En identifiant par le canal du corps des continuités et des ruptures de « surfaces » (Gibson, 2014), il est possible d’appréhender une certaine « forme » de la ville. L’opération consiste à mettre en oeuvre une focalisation diffuse de l’attention (ou attention flottante) dont le flâneur est une sorte d’expert. C’est un peu comme faire l’expérience d’un plan-séquence en travelling sans caméra, en maintenant une directivité de l’orientation visuelle ou sensible. S’esquissent ainsi des ensembles cohérents et des régularités à grands traits dans la ville, constitués à différentes échelles (paysage, urbanisme, architecture, matériaux, motifs décoratifs). On peut sentir les articulations et les transitions d’espaces et de volumes, leurs caractères fluides, harmonieux, rythmés, ou heurtés, dissonants. Des éléments (par exemple un objet en saillie ou en retrait, des détails comme des obstacles placés sur le trottoir, des aspérités au sol) indiquent des ruptures par rapport à un « plan[5] » structurant le cours de l’action et du mouvement. Cela se répercute sur le regard qui doit dans ce cas faire l’aller-retour entre différents objets de focalisation. Ce que l’on saisit dans les affections de la marche, ce sont en même temps les caractéristiques d’un espace pratiqué, et la teneur sensible d’une pratique qui nous informe d’une ambiance[6]. La marche appréhende ainsi des degrés et des motifs d’accessibilité variés (Thomas, 2005).

À Saint-Étienne, la recherche d’une forme urbaine régulière a la plupart du temps été infructueuse. Cette ville-champignon industrielle bâtie sans véritable plan directeur[7] est un patchwork.
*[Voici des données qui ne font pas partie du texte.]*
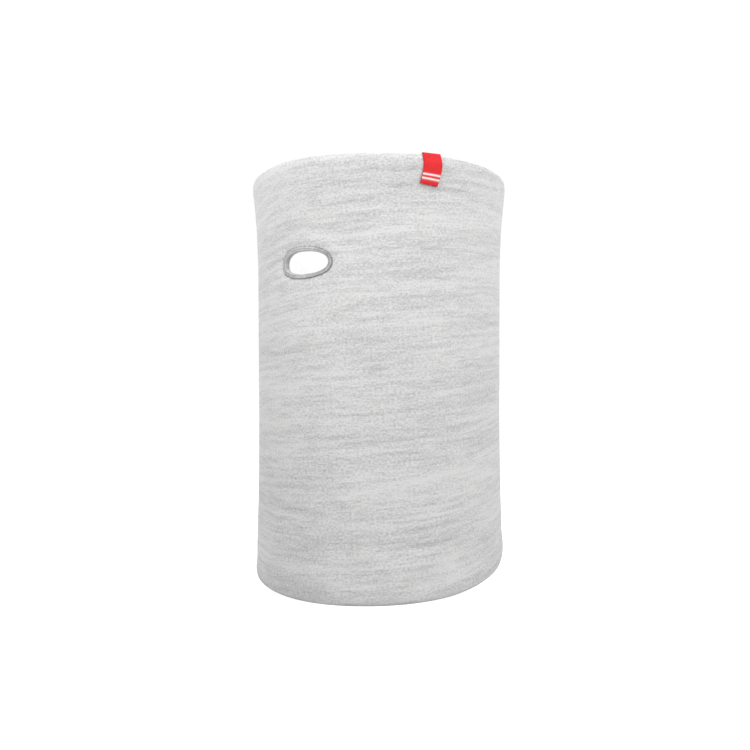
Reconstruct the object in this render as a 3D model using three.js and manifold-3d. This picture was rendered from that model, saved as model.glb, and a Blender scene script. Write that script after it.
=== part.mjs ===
// Neck gaiter with a breathing hole: a two-layer knitted tube that stands on its bottom rim.
//
// The outer shell and the inner lining are two flat panels, each wrapped into a tube and closed by a flat
// seam at the back. At both rims the panels are turned in, and an overlock band holds their raw edges
// together in the space between the layers. A bound oval hole goes through both layers at the front. A
// folded woven label is caught in the top rim and hangs down outside, and a care label is stitched to the
// lining beside the back seam.
//
// Millimetres. +Z is up, the breathing hole faces -Y, and the origin is the centre of the bottom rim's plane.

import * as THREE from "three";
import { mergeVertices } from "three/addons/utils/BufferGeometryUtils.js";
import Module from "manifold-3d";

// ---- Driving dimensions ----

const HEIGHT = 250;
const HALF_WIDTH = 75; // centre to the outside of the shell at its waist, towards either side
const HALF_DEPTH = 86.5; // the same, towards the front and the back

const TOP_FLARE = 4.3; // how far the top rim stands out past the waist
const TOP_FLARE_HEIGHT = 75;
const TOP_FLARE_POWER = 2.5;
const BOTTOM_FLARE = 1.9;
const BOTTOM_FLARE_HEIGHT = 110;
const BOTTOM_FLARE_POWER = 2;

const FABRIC = 1.2; // thickness of one layer of knit
const GAP = 0.3; // clearance between pieces that touch
const ALLOWANCE = 7; // depth of the seam allowance turned in at each rim
const ROLL_RADIUS = 0.8; // rounding of a turned edge
const LINING_EASE = 14; // height over which the lining comes back out to the shell
const OVERLOCK_HEIGHT = 0.6;

const SEAM_OPENING = 0.3; // between the butted edges of a panel
const SEAM_WIDTH = 5.5; // across the band of flat seam stitches
const SEAM_THICKNESS = 0.6;
const SEAM_END = 1.5; // where the stitches stop short of a rim

const HOLE_WIDTH = 28.5; // the opening inside its binding
const HOLE_HEIGHT = 12.5;
const HOLE_FROM_TOP = 59; // centre of the hole below the top rim
const BINDING_WIDTH = 3; // how far the binding reaches over the knit
const BINDING_CORE = 0.8; // binding inside the cut edge of the knit
const BINDING_THICKNESS = 0.6; // one lip of the binding

const LABEL_ANGLE = 53.2; // degrees from the front towards +X
const LABEL_WIDTH = 11.5;
const LABEL_DROP = 17.5; // how far the label hangs below the rim
const LABEL_THICKNESS = 0.6; // both plies of the folded label
const LABEL_ROOT_DROP = 0.4; // top of the caught tail below the rim

const CARE_REACH = 24; // loose part of the care label, from its fold to its free edge
const CARE_HEIGHT = 34;
const CARE_FROM_BOTTOM = 28;
const CARE_THICKNESS = 0.5;
const CARE_ROOT_WIDTH = 4; // the strip that is stitched down
const CARE_FROM_SEAM = 0.85; // between the seam stitches and the strip
const CARE_STITCH_WIDTH = 0.8;
const CARE_STITCH_THICKNESS = 0.3;
const CARE_FOLD_CLEARANCE = 0.1; // along the label, from the fold line to the loose part
const CARE_FOLD_RADIUS = 0.85; // from the fold line out to the label, so that it folds back over its stitches

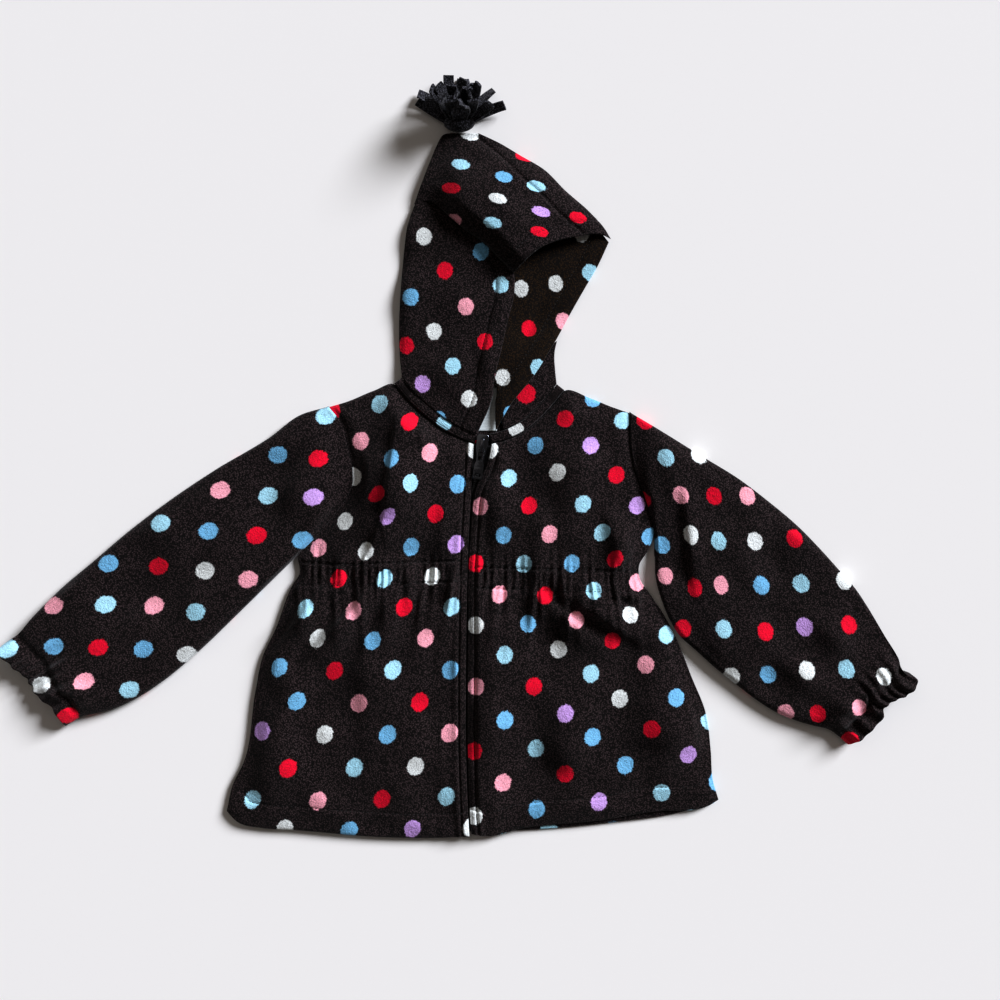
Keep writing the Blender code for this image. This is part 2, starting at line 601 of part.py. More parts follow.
def build_zip():
    """Two tapes, each with its half of the closed coil at the zip's line, then the slider and its pull."""
    stops = (0, COIL_WIDTH / TAPE_WIDTH, COIL_WIDTH / TAPE_WIDTH + 0.02, 1)
    for side, sign in (("right", 1), ("left", -1)):
        strip(
            f"zip_tape_{side}",
            ZIP_LINE,
            sign * GAP / 2,
            sign * TAPE_WIDTH,
            24,
            tape_top,
            TAPE,
            spacing=lambda t: stops[round(3 * t)],
        )
    slider = placed(plate([SLIDER_OUTLINE], SLIDER_HEIGHT), "zip_slider", SLIDER_AT)
    bridge_mesh = plate([BRIDGE_OUTLINE], BRIDGE_WIDTH)
    # Stood on edge: the outline's own X and Y become the slider's length and height.
    on_edge = Matrix(((0, 0, 1), (1, 0, 0), (0, 1, 0)))
    bmesh.ops.rotate(bridge_mesh, matrix=on_edge, verts=bridge_mesh.verts[:])
    bridge = placed(bridge_mesh, "slider_bridge", (SLIDER_AT[0], SLIDER_AT[1], SLIDER_TOP))
    coat.objects.unlink(bridge)
    cutters.objects.link(bridge)
    bridge.hide_render = True
    bridge.display_type = "WIRE"
    joint = slider.modifiers.new("bridge", "BOOLEAN")
    joint.operation = "UNION"
    joint.object = bridge
    placed(plate([PULL_OUTLINE, PULL_SLOT, PULL_WINDOW], PULL_THICKNESS), "zip_pull", pull_pivot())


def plate(outlines, thickness):
    """A flat plate in millimetres from closed outlines, the first its rim and the rest its holes."""
    curve = bpy.data.curves.new("plate", "CURVE")
    curve.dimensions = "2D"
    curve.fill_mode = "BOTH"
    curve.extrude = thickness / 2
    for outline in outlines:
        spline = curve.splines.new("POLY")
        spline.points.add(len(outline) - 1)
        for point, (x, y) in zip(spline.points, outline):
            point.co = (x, y, 0, 1)
        spline.use_cyclic_u = True
    guide = bpy.data.objects.new("plate", curve)
    coat.objects.link(guide)
    graph = bpy.context.evaluated_depsgraph_get()
    data = bpy.data.meshes.new_from_object(guide.evaluated_get(graph))
    bpy.data.objects.remove(guide)
    mesh = bmesh.new()
    mesh.from_mesh(data)
    bmesh.ops.remove_doubles(mesh, verts=mesh.verts[:], dist=1e-4)
    return mesh


def pull_pivot():
    """The middle of the pull's crossbar, under the slider's bridge."""
    turn = Matrix.Rotation(SLIDER_TURN, 3, "Z")
    x, y, _ = turn @ Vector((0, PIVOT_BACK, 0))
    return SLIDER_AT[0] + x, SLIDER_AT[1] + y, SLIDER_TOP + PIVOT_HEIGHT


def placed(mesh, name, at):
    """A metal piece, modelled about its own origin and set down at `at`, turned with the zip."""
    bmesh.ops.scale(mesh, vec=(MM, MM, MM), verts=mesh.verts[:])
    bmesh.ops.recalc_face_normals(mesh, faces=mesh.faces[:])
    data = bpy.data.meshes.new(name)
    mesh.to_mesh(data)
    mesh.free()
    made = bpy.data.objects.new(name, data)
    made.location = ((at[0] + COAT_SHIFT[0]) * MM, (at[1] + COAT_SHIFT[1]) * MM, at[2] * MM)
    made.rotation_euler.z = SLIDER_TURN
    data.materials.append(material("black nickel", "17181B", 0.25, metallic=1.0))
    coat.objects.link(made)
    return made


def build_tassel():
    """Strips of plain fleece that fan out of one tied root at the hood's peak, tier over tier."""
    root = Vector(TASSEL_ROOT_AT)
    mesh = bmesh.new()
    bmesh.ops.create_uvsphere(mesh, u_segments=12, v_segments=8, radius=1)
    bmesh.ops.scale(mesh, vec=TASSEL_ROOT_SIZE, verts=mesh.verts[:])
    bmesh.ops.translate(mesh, vec=root, verts=mesh.verts[:])
    tassel = finish(mesh, "hood_tassel", TASSEL_FLEECE)
    for tier in TASSEL_TIERS:
        for k in range(tier.strips):
            share = k / (tier.strips - 1)
            turn = math.radians(tier.first + (tier.last - tier.first) * share)
            uneven = math.sin(5.1 * k + tier.height)
            length = tier.length * (0.82 + 0.18 * math.sin(turn)) * (1 + 0.07 * uneven)
            strip_mesh = tassel_strip(root, turn, tier, length, tier.curl * (1 + 0.15 * uneven))
            strip_made = finish(strip_mesh, f"tassel_strip_{tier.height}_{k}", TASSEL_FLEECE)
            coat.objects.unlink(strip_made)
            tassel_strips.objects.link(strip_made)
            strip_made.hide_render = True
            strip_made.display_type = "WIRE"
    joint = tassel.modifiers.new("strips", "BOOLEAN")
    joint.operation = "UNION"
    joint.operand_type = "COLLECTION"
    joint.collection = tassel_strips
    return tassel


def tassel_strip(root, turn, tier, length, curl):
    """One cut strip, drawn out of a face inside the root: it leaves at its tier's slope and curls up."""
    mesh = bmesh.new()
    bmesh.ops.create_grid(mesh, x_segments=1, y_segments=1, size=0.5)
    out = Vector((math.cos(turn), math.sin(turn), 0))
    across = Vector((-out.y, out.x, 0))
    point = root + Vector((0, 0, tier.height)) + out * TASSEL_ROOT_DEPTH
    face = mesh.faces[:][0]
    signs = [(math.copysign(1, vert.co.x), math.copysign(1, vert.co.y)) for vert in face.verts]
    step = length / TASSEL_STEPS
    for number in range(TASSEL_STEPS + 1):
        slope = math.radians(tier.slope + curl * number / TASSEL_STEPS)
        heading = out * math.cos(slope) + Vector((0, 0, math.sin(slope)))
        upright = across.cross(heading) * -1
        if number:
            point = point + heading * step
            face = bmesh.ops.extrude_discrete_faces(mesh, faces=[face])["faces"][0]
        for vert, (side, deep) in zip(face.verts, signs):
            vert.co = point + across * side * STRIP_WIDTH / 2 + upright * deep * STRIP_THICKNESS / 2
    bmesh.ops.holes_fill(mesh, edges=mesh.edges[:], sides=4)
    return mesh


coat = bpy.data.collections.new("fleece coat")
cutters = bpy.data.collections.new("cutters")
tassel_strips = bpy.data.collections.new("tassel strips")


def clear_scene():
    for found in list(bpy.data.objects):
        bpy.data.objects.remove(found)
    bpy.context.scene.collection.children.link(coat)
    bpy.context.scene.collection.children.link(cutters)
    cutters.children.link(tassel_strips)
    cutters.hide_render = True


clear_scene()
build_body()
build_hood()
build_neck()
build_zip()
build_tassel()
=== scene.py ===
"""The looks of a toddler's hooded zip coat in printed fleece, laid flat on its back.

Sizes in the tables are millimetres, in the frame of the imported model: X across the chest to the viewer's
right, Y towards the hood, Z up. "left" and "right" in the names are the wearer's, as a tailor says them.
An outline gives its four edges as low, right, top and left on the page, each from left to right or upwards.
"""

import math
from collections import namedtuple

import bmesh
import bpy
import numpy as np
from mathutils import Matrix, Vector


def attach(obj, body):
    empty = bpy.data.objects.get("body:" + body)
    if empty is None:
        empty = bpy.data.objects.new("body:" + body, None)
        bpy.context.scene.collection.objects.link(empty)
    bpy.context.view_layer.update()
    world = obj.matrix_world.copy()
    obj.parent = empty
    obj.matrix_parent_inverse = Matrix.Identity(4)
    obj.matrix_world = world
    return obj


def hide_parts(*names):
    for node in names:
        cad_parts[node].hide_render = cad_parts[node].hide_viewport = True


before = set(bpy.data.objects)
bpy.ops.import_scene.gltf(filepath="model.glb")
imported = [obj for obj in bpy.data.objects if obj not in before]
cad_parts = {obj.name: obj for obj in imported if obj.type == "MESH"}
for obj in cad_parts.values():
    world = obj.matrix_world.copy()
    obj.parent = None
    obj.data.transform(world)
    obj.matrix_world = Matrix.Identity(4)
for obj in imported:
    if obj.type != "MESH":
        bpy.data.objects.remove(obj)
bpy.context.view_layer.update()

# ---- The back ----
# One panel of printed fleece, cut on the fold of the cloth. It lies face down on the table, so its upper
# face is the coat's lining side, and only its rim shows past the fronts. The hem is turned once and
# topstitched.

MM = 0.001
COAT_SHIFT = np.array([-0.2, 0.2, 0.0])  # where the tables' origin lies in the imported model
WALL = 2.2  # one layer of fleece
GAP = 0.3  # clear space between two layers
BACK_TOP = WALL
BODY_TOP = BACK_TOP + GAP + WALL
RIM_ROLL = 0.95  # how far a folded edge rounds off, above and below

BACK_SIZE = 330.0  # about how far across it is, for the spacing of its grid
BACK = {
    "low": [(-178, -274), (-166, -282), (-129, -287), (-60, -292), (20, -293), (70, -291), (120, -286),
            (170, -279), (200, -271)],
    "left side": [(200, -271), (194, -230), (190, -200), (179, -172), (156, -121), (138, -93), (144, -76),
                  (149, -61), (142, -31), (133.5, -6), (131.3, 10), (131, 31)],
    "neck": [(-98, 36), (-88, 39.5), (-66, 48.5), (-46, 56), (-10, 55.5), (40, 54.5), (80, 52.5),
             (102, 42.6), (120, 35.4), (131, 31)],
    "right side": [(-178, -274), (-164, -238), (-155, -184), (-149, -155), (-139.5, -135), (-126.5, -101),
                   (-120.5, -90), (-120.5, -78), (-109, -64), (-94, -45), (-80.8, -24), (-81, -6),
                   (-84.6, 10), (-88.5, 25), (-98, 36)],
}

# The print: ragged polka dots in six dyes. They stand at every second crossing of a 25 mm grid, so a dot's
# place is two whole numbers whose sum is even: half-steps across, and rows up. The dyes repeat every three
# dots across and every six rows. "k" is the bare ground.
DYES = {"b": "B4E4F4", "s": "84C4EA", "w": "EEF2F0", "r": "EC0638", "p": "FFB6C4", "l": "D8B0F0", "k": "110A09"}
REPEAT = ("bpr", "rbs", "wsl", "prb", "rbw", "wsp")
ROW_STEP = 25.0
BARE = ("kkk",) * len(REPEAT)
DOT_PITCH = ROW_STEP * math.sqrt(2)
DOT_RADIUS = 7.45
RAGGED_BY_CLUMPS, RAGGED_BY_FIBRES = 2.6, 3.4  # how far the nap's clumps and fibres draw a dot's rim in and out
SOFT_RIM = 0.35  # half the width over which a dot's rim fades


def linear(code):
    """An sRGB hex colour as the linear values that the shader takes."""
    srgb = np.array([int(code[i : i + 2], 16) / 255 for i in (0, 2, 4)])
    return np.where(srgb > 0.04045, ((srgb + 0.055) / 1.055) ** 2.4, srgb / 12.92)


def smooth(t):
    """0 up to t = 0 and 1 from t = 1 on, eased between."""
    t = np.clip(t, 0.0, 1.0)
    return t * t * (3 - 2 * t)


def along(line, t):
    """Points at shares t of the length of the smooth curve through a table of points."""
    line = np.array(line, float)
    runs = np.diff(line, axis=0)
    steps = np.hypot(*runs.T)
    chords = runs / steps[:, None]
    before, after = steps[:-1, None], steps[1:, None]
    inner = (chords[1:] * before + chords[:-1] * after) / (before + after)
    tangents = np.concatenate([chords[:1], inner, chords[-1:]])
    starts = np.concatenate([[0.0], np.cumsum(steps)])
    target = np.clip(t, 0, 1) * starts[-1]
    i = np.clip(np.searchsorted(starts, target) - 1, 0, len(steps) - 1)
    s = ((target - starts[i]) / steps[i])[:, None]
    ends = (2 * s**3 - 3 * s**2 + 1) * line[i] + (3 * s**2 - 2 * s**3) * line[i + 1]
    bends = (s**3 - 2 * s**2 + s) * tangents[i] + (s**3 - s**2) * tangents[i + 1]
    return ends + bends * steps[i][:, None]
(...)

Je remarquais par exemple la quasi-absence de longs boulevards, ce à quoi j’associais une contrariété. Cette gêne provenait d’un usage empêché, celui d’un geste souple et délié de promenade[8]. Je percevais une forme accidentée s’apparentant aux amalgames d’un bâti villageois plus qu’à une ville planifiée. Finalement, ces observations m’ont poussé à identifier « une forme » structurant la ville de façon paradoxale, celles de ses marges et de ses faubourgs. L’historien Merriman (1994) a justement pris pour modèle la ville de Saint-Étienne pour élaborer son type de « ville-faubourg », et aujourd’hui encore les espaces péricentraux jouxtent le centre jusqu’à parfois s’y confondre. Je voyais ainsi émerger une cohérence formelle à partir des interstices du tissu faubourien (Sieverts, 2004)[9]. Les « faubourgs » de la ville ont été l’espace dans lequel mes déambulations trouvaient à se réaliser, à se déployer sans être ponctuées d’interruptions et de contrariétés. Les jardins, les chemins, les escaliers ainsi que les points de vue apparaissant au détour d’une rue attiraient mon attention. J’incorporais également une conduite discrète et silencieuse à cause d’une grande proximité aux espaces domestiques. Cependant, ces trajets consistaient en de longues marches solitaires avec de rares passants, durant lesquelles je faisais l’expérience de lieux essentiellement vides. Dans le centre, au contraire, j’avais le sentiment d’être limité dans mes mouvements et de ne pas savoir où porter mes pas. J’y rencontrais plus de gens, mais aussi plus d’obstacles. « Voir du monde », me fondre dans la foule, me laisser dériver au fil des objets, des visages et des lieux constituait quelques-unes de mes attentes d’une centralité urbaine. Cette expérience refusait d’advenir ici. Une autre m’a été proposée que j’ai dû chercher à comprendre.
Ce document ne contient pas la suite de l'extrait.